It's time to put whey and casein back together, exec says

By Hank Schultz

- Last updated on GMT

Cutting milk proteins apart has been all the rage in recent years. But Benoit Turpin of Milk Specialities Global said the market is now starting to come around to the idea that Mother Nature did a pretty good job with the original protein and using it in its whole form makes a lot of sense.

Turpin, who is the company’s vice president of sales, spoke with NutraIngredients-USA at the recent Institute of Food Technologists’ trade show in Chicago. Turpin spoke about the company’s new focused protein ingredients for bars that up the protein content while maintaining pliability and increasing shelf life. He also gave his view of the protein market as it relates to sports nutrition.

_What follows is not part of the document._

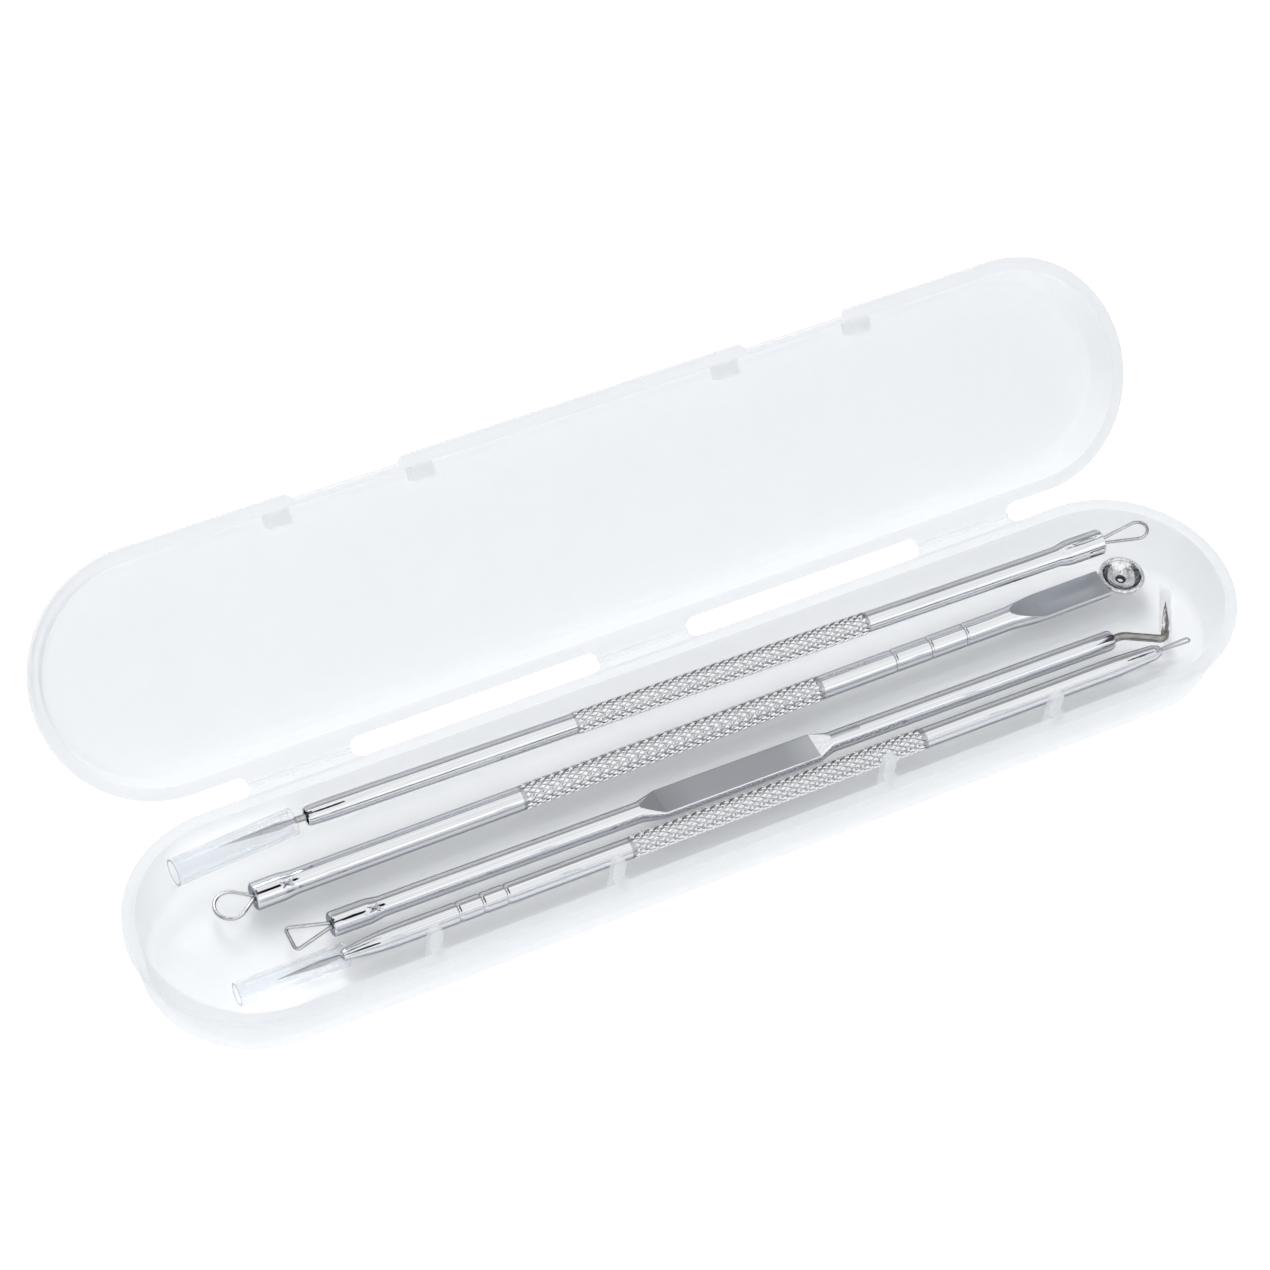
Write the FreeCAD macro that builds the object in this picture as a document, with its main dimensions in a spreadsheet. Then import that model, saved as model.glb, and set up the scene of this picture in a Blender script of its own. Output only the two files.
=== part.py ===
import FreeCAD, Part
import Sketcher
import math
import os
import re

# Four double-ended blackhead and blemish tools lying in an open hinged case.
# Millimetres and degrees. X runs along the case, Y from the near rim to the hinge, Z up.
# The origin is the centre of the tray's flat underside.

os.makedirs("parts", exist_ok=True)
doc = FreeCAD.newDocument("blackhead_tool_set")
dims = doc.addObject("Spreadsheet::Sheet", "dims")

# Case: a tray and a lid, each a rounded shell with a flange round its rim
CASE_SIZES = {
    "handle_length": 104.8,
    "case_width": 29.3,
    "base_height": 9.3,
    "flange_width": 0.6,
    "flange_thickness": 1.0,
    "case_wall": 0.9,
    "floor_thickness": 1.1,
    "base_draft": 1.2,
    "base_edge_radius": 2.0,
    "base_corner_radius": 1.2,
    "lid_depth": 6.5,
    "lid_draft": 0.9,
    "lid_edge_radius": 2.4,
    "lid_corner_radius": 1.4,
    "lid_roof_thickness": 1.0,
    "lid_rest_tilt": 45.0,
}

# Living hinge: three webs across the gap, each folding at a thin bead on the hinge line
HINGE_SIZES = {
    "hinge_gap": 2.5,
    "hinge_rise": 0.15,
    "web_thickness": 0.5,
    "bead_radius": 0.35,
    "bead_clearance": 0.08,
    "centre_web_half": 5.9,
    "side_web_half": 6.35,
}

# Latch: pegs on the tray's near rim, catch blocks in the lid, and thumb notches between them
LATCH_SIZES = {
    "peg_width": 1.6,
    "peg_thickness": 0.9,
    "peg_inset": 2.3,
    "peg_rise": 3.1,
    "peg_root": 3.5,
    "rib_sink": 0.3,
    "catch_gap": 0.3,
    "catch_width": 2.6,
    "catch_reach": 3.4,
    "catch_depth": 2.7,
    "catch_setback": 0.3,
    "notch_depth": 0.9,
    "notch_chamfer": 0.7,
    "thumb_depth": 0.3,
    "thumb_floor": 3.0,
}

# Needle tool: bored end with a straight lancet, knurled grip, flared end with a long wire loop
NEEDLE_SIZES = {
    "needle_end_clearance": 0.28,
    "needle_rim_depth": 1.9,
    "needle_yaw": -0.95,
    "needle_radius": 1.25,
    "needle_extra": 1.9,
    "needle_flare_length": 6.3,
    "needle_flare_ramp": 1.0,
    "needle_flare_radius": 1.6,
    "needle_seam_width": 0.22,
    "needle_seam_depth": 0.25,
    "needle_bore_radius": 0.85,
    "needle_bore_depth": 8.0,
    "collet_setback": 0.8,
    "collet_length": 6.0,
    "collet_clearance": 0.02,
    "lancet_shank_radius": 0.4,
    "lancet_shank_out": 1.4,
    "lancet_shank_in": 6.0,
    "lancet_reach": 10.9,
    "lancet_wide_place": 3.6,
    "lancet_wide_half": 0.52,
    "lancet_half_thickness": 0.2,
    "lancet_tip_half": 0.03,
    "cover_outer_radius": 1.7,
    "cover_inner_radius": 1.4,
    "cover_start": 1.6,
    "cover_length": 15.2,
    "cover_yaw": 5.0,
}

# Long wire loop on the needle tool
LONG_LOOP_SIZES = {
    "long_wire_radius": 0.2,
    "long_loop_reach": 6.3,
    "long_loop_radius": 1.45,
    "long_loop_lift": 14.0,
    "long_loop_turn": 12.0,
}

# Spoon tool: pinched end with a round wire loop, knurled grip, three rings, flat neck and cup
SPOON_SIZES = {
    "spoon_shift": 4.0,
    "spoon_radius": 1.45,
    "spoon_extra": 12.8,
    "spoon_ferrule_radius": 1.65,
    "spoon_ferrule_length": 4.0,
    "spoon_ring_start": 10.2,
    "spoon_ring_pitch": 5.0,
    "spoon_neck_length": 19.2,
    "spoon_ramp": 5.0,
    "spoon_neck_half_width": 1.9,
    "spoon_neck_half_thickness": 0.45,
    "cup_radius": 2.9,
    "cup_depth": 1.35,
    "cup_wall": 0.4,
    "cup_rim_radius": 0.3,
    "cup_hole_radius": 0.4,
    "round_wire_radius": 0.23,
    "round_loop_reach": 4.9,
    "round_loop_radius": 1.85,
}

# Flat grip tool: pinched end with a triangular wire loop, pressed flat grip, bent lancet
GRIP_SIZES = {
    "grip_shift": 4.1,
    "grip_yaw": -0.52,
    "grip_radius": 1.25,
    "grip_ferrule_radius": 1.5,
    "grip_ferrule_length": 5.2,
    "grip_ramp": 4.2,
    "grip_half_width": 2.0,
    "grip_half_thickness": 0.6,
    "grip_bore_radius": 0.85,
    "grip_bore_depth": 6.0,
    "grip_end_chamfer": 0.35,
    "triangle_wire_radius": 0.23,
    "triangle_reach": 5.2,
    "triangle_half_width": 1.9,
    "triangle_bend_radius": 0.45,
    "bent_wire_radius": 0.5,
    "bent_wire_in": 4.5,
    "bent_wire_run": 1.5,
    "bent_wire_out": 6.2,
    "bent_wire_drop": 2.55,
    "bent_wire_curve": 2.2,
    "bent_tip_curve": 0.75,
    "bent_tip_angle": 57.5,
    "bent_neck": 1.3,
    "bent_reach": 6.0,
    "bent_wide_half": 0.5,
    "bent_half_thickness": 0.2,
    "sleeve_outer_radius": 0.8,
    "sleeve_inner_radius": 0.62,
    "sleeve_length": 7.3,
}

# Slim tool: tapered end with a fine lancet, three rings, knurled grip, tapered end with an eye
SLIM_SIZES = {
    "slim_shift": 6.2,
    "slim_yaw": -0.26,
    "slim_radius": 1.25,
    "slim_extra": 5.2,
    "slim_nose_length": 6.0,
    "slim_nose_radius": 0.55,
    "slim_ring_start": 14.4,
    "slim_ring_pitch": 3.05,
    "slim_tail_length": 6.0,
    "slim_tail_radius": 0.95,
    "slim_point_length": 1.0,
    "slim_point_radius": 0.5,
    "slim_bore_depth": 4.0,
    "slim_shank_radius": 0.28,
    "slim_lancet_reach": 7.9,
    "slim_lancet_wide_place": 2.6,
    "slim_lancet_wide_half": 0.45,
    "slim_lancet_half_thickness": 0.16,
    "slim_cover_outer_radius": 1.45,
    "slim_cover_inner_radius": 1.15,
    "slim_cover_lap": 0.5,
    "slim_cover_length": 13.4,
    "eye_wire_radius": 0.13,
    "eye_reach": 4.4,
    "eye_radius": 0.3,
}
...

Over recent decades dairy companies have created an entire industry by deconstructing milk. Shipping liquid milk long distances is of course a non starter, and even milk powder is a relatively low value product to ship in bulk. There has even been a government-industry partnership—Ireland’s milk mining initiative—devoted to the process. So producers like Glanbia, Fonterra and Friesland Campina have sought ways to derive higher value ingredients and finished products from milk as a way to reach new markets and drive profits.  

Putting whey and casein back together

Historically, one of the first of these type of products was cheese, with its attendant waste product whey.  Whey, once a low value commodity that just a couple of decades ago was more of a burden than a blessing, subsequently became the source of an in demand, high value protein subject to shortages that was the foundation of the sports nutrition industry because of its proven rapid digestibility.

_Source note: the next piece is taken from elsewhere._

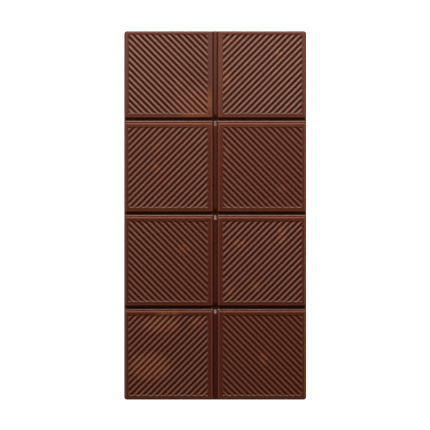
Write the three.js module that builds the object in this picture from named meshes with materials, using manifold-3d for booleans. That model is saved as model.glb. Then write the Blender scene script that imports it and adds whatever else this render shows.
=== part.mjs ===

Casein, other side of the milk protein coin, showed a slower growth curve.  This was in part because the protein must be fractionated from whole milk protein, and thus is a diversion from other uses rather than the process of improving the value of a waste stream, as is the case with whey.  It is also because of the digestion profile of the protein, in which it tends to clump or gel in stomach acids and remains mostly inaccessible to enzymes and only digests later in the less acidic environment of the small intestine (whey, on the other hand, remains open in long strands in the stomach that are easily snipped apart).  The ‘slow’ side of the protein absorption coin was slow to get going in the sports nutrition field, and only recently has begun to gain traction with notions of satiety boosted by specific proteins.

Benoit said this story is now coming full circle. 

“The beauty of milk protein is it is what comes straight from the milk,”​ Turpin said. “It’s the perfect combination.  You have a naturally occurring, slow digesting protein and the whey protein, which is a quick uptick, right off the bat digestion process.”

Turpin said a big application for these proteins is in ready-to-drink beverages.  To better serve that market the company has come up with a 90% lactose free milk protein isolate, as well as an organic version as well.  The ingredients are also hormone free and non GMO, Turpin said.